#### Goal:
Scan the listing that follows and report how many lines contain "More". Write the number alone.

#### Supplied data:
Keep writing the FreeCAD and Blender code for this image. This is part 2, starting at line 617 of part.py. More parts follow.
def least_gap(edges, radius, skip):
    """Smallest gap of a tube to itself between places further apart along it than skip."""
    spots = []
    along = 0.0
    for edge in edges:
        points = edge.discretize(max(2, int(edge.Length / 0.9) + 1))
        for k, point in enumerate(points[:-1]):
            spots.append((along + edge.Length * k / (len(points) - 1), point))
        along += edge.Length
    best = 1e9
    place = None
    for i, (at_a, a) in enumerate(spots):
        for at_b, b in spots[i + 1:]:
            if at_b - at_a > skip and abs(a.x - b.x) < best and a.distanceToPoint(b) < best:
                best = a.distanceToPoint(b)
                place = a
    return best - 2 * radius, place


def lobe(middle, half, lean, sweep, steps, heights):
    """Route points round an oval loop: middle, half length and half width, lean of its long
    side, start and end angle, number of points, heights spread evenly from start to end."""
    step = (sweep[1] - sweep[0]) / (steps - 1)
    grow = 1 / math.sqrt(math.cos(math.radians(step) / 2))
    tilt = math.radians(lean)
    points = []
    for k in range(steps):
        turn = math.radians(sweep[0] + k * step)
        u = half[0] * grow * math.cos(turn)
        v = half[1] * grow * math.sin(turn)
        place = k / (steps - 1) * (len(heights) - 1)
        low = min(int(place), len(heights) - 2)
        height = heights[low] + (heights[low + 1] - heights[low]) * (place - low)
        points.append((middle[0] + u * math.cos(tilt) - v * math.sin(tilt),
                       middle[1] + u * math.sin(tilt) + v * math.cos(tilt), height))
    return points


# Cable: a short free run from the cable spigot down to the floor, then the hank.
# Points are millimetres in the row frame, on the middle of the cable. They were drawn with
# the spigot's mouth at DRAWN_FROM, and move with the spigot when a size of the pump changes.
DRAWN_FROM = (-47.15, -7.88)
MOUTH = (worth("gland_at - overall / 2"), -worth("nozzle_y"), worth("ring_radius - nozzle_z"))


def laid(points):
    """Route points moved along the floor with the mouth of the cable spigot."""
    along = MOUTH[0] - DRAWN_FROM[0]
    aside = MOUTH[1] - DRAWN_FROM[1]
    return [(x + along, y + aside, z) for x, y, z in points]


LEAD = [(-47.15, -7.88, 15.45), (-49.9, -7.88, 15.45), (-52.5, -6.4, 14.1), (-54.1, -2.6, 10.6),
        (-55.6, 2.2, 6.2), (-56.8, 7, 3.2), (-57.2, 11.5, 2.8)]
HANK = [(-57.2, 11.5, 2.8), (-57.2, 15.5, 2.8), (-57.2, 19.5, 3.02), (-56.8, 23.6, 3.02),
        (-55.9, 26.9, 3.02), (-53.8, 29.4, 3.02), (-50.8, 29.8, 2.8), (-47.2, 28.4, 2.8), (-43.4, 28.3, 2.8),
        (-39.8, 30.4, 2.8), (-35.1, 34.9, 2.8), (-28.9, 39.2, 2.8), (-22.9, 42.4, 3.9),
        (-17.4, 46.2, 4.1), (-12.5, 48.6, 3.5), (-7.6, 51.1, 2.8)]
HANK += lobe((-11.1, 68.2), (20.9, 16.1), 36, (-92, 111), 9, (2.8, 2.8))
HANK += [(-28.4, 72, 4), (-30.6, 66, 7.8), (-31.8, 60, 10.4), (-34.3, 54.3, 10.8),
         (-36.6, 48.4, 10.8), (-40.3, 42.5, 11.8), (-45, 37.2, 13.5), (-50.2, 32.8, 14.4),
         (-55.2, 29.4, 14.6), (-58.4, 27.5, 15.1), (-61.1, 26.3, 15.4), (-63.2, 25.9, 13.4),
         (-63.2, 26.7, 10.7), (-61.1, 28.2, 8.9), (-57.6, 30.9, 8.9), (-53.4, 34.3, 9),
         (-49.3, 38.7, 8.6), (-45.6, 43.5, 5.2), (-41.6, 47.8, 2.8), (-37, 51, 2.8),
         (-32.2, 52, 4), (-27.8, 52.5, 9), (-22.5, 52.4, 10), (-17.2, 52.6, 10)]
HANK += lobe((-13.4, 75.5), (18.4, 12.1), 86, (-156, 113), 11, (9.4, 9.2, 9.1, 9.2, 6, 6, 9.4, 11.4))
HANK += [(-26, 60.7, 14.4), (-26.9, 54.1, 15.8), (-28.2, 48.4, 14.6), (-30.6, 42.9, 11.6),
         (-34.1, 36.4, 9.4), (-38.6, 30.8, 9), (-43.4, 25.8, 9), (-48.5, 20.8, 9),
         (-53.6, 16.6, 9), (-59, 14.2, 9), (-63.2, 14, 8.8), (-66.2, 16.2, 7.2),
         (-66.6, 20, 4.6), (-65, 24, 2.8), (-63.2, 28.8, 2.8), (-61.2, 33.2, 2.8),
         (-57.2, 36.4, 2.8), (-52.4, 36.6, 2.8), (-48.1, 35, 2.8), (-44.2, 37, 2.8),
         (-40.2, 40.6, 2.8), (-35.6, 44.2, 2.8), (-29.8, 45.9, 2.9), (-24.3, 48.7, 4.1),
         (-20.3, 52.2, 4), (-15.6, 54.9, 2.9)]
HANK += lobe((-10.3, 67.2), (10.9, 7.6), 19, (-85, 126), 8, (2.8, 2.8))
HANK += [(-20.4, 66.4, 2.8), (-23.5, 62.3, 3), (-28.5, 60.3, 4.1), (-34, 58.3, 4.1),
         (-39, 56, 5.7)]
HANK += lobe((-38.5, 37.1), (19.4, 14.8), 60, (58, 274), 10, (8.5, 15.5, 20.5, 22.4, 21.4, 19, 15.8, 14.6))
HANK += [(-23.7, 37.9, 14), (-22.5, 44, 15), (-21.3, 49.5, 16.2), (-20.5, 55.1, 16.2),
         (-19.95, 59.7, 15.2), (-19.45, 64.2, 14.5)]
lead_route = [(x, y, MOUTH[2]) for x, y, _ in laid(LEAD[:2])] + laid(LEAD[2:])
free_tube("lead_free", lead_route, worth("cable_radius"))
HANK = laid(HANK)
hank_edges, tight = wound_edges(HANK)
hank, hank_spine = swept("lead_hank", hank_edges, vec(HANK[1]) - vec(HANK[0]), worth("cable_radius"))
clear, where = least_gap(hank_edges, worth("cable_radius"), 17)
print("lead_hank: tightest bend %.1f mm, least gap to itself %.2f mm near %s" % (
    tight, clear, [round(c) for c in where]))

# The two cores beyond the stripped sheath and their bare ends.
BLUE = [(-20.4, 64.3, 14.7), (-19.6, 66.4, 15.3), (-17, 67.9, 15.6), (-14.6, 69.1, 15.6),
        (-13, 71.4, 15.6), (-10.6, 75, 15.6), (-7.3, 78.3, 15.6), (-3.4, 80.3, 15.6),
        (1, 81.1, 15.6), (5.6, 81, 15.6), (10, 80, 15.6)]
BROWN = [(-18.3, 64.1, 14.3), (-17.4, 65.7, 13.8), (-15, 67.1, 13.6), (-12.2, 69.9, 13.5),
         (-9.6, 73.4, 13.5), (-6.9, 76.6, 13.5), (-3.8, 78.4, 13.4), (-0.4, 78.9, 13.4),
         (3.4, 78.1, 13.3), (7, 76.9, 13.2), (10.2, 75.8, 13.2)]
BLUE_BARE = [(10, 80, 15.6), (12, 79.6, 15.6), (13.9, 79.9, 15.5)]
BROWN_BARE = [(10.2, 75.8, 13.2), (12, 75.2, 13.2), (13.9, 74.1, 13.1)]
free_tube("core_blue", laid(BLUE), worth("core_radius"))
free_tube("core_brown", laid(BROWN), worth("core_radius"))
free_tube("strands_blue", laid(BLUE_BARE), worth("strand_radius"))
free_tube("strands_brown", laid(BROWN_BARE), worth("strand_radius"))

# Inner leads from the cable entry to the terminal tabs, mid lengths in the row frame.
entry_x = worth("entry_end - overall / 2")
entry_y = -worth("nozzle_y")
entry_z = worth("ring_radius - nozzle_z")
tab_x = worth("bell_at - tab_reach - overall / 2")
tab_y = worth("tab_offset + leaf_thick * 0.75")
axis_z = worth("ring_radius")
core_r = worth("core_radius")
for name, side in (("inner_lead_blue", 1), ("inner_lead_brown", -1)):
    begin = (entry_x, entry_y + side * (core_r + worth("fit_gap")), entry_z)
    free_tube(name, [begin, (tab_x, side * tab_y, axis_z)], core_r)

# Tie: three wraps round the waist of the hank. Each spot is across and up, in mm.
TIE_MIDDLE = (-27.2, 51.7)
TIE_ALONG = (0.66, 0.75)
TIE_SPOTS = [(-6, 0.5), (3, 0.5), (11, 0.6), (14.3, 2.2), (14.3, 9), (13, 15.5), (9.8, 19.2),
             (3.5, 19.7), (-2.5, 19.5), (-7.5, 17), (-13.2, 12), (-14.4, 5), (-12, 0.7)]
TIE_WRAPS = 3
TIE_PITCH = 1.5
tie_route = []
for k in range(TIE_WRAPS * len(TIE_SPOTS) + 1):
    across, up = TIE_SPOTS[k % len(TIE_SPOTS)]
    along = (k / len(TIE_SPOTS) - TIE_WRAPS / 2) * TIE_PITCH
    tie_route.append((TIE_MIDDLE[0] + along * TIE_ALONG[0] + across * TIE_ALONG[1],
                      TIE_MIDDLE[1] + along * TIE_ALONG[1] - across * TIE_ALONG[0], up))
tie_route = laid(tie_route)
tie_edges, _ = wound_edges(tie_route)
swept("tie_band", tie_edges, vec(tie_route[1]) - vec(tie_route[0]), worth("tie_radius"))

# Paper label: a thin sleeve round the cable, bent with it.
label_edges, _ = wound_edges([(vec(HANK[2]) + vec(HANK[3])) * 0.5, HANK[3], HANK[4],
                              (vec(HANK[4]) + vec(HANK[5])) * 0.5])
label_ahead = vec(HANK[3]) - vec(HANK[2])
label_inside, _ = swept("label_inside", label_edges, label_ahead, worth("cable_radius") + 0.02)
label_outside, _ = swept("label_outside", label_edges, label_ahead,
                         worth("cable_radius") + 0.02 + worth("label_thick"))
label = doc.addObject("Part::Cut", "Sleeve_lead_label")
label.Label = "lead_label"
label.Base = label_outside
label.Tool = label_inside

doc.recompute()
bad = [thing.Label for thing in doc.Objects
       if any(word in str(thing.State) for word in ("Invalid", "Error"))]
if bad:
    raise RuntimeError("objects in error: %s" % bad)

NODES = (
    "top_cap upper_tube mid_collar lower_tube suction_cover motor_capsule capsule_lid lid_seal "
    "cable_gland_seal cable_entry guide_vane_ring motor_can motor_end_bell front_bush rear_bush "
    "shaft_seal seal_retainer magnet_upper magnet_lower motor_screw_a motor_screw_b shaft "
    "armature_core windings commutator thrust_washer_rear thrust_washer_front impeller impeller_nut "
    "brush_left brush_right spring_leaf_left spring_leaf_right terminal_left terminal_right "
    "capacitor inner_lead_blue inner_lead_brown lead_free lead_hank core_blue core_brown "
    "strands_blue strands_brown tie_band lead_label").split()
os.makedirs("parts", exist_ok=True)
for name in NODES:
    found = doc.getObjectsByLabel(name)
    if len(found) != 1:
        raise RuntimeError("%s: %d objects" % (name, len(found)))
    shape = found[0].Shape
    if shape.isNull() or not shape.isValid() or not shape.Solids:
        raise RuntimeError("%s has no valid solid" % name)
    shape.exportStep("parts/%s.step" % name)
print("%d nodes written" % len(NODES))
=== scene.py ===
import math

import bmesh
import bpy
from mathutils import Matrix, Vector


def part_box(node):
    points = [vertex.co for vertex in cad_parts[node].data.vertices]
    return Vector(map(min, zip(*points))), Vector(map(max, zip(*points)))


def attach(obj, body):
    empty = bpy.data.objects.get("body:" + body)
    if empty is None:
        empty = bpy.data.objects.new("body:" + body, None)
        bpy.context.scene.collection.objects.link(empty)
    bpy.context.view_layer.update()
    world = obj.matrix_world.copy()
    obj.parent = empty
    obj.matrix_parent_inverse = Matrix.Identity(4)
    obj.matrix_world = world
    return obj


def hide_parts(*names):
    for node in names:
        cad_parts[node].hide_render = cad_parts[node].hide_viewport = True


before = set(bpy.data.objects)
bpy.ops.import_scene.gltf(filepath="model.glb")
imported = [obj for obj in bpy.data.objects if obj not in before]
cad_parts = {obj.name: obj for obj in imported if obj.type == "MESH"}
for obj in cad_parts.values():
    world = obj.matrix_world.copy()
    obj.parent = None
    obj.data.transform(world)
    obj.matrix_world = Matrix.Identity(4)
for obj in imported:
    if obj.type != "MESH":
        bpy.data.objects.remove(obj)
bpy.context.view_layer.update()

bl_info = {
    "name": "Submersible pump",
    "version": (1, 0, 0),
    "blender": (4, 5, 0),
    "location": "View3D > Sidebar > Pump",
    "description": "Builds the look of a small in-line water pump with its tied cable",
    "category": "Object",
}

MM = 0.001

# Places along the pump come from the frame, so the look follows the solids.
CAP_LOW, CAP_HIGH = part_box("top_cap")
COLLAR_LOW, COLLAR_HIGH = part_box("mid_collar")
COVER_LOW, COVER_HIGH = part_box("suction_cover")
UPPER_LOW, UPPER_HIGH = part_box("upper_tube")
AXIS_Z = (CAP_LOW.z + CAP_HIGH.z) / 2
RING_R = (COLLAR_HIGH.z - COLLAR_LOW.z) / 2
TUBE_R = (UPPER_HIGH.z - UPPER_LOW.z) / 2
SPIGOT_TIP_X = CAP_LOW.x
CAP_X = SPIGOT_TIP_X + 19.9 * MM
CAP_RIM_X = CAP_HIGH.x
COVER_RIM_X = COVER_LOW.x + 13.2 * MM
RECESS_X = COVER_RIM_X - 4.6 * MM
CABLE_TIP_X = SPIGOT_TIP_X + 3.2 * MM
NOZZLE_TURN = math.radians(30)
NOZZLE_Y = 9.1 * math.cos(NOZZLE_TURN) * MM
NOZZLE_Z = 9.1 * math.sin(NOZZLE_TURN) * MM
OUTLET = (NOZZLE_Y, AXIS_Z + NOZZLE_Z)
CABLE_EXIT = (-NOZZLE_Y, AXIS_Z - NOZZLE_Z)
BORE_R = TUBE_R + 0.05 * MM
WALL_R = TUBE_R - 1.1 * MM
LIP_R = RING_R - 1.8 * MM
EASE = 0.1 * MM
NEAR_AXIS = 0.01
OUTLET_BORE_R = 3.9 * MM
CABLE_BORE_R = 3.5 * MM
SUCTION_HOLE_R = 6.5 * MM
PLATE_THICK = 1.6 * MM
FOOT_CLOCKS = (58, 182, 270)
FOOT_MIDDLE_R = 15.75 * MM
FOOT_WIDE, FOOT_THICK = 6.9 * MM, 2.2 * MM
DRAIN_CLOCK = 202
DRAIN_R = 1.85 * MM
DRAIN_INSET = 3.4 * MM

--

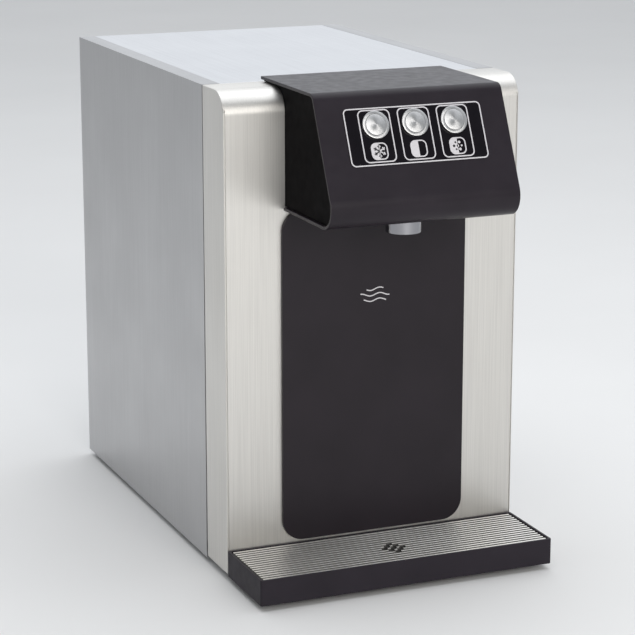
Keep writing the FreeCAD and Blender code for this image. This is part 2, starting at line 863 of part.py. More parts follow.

#### Solution for this task:
2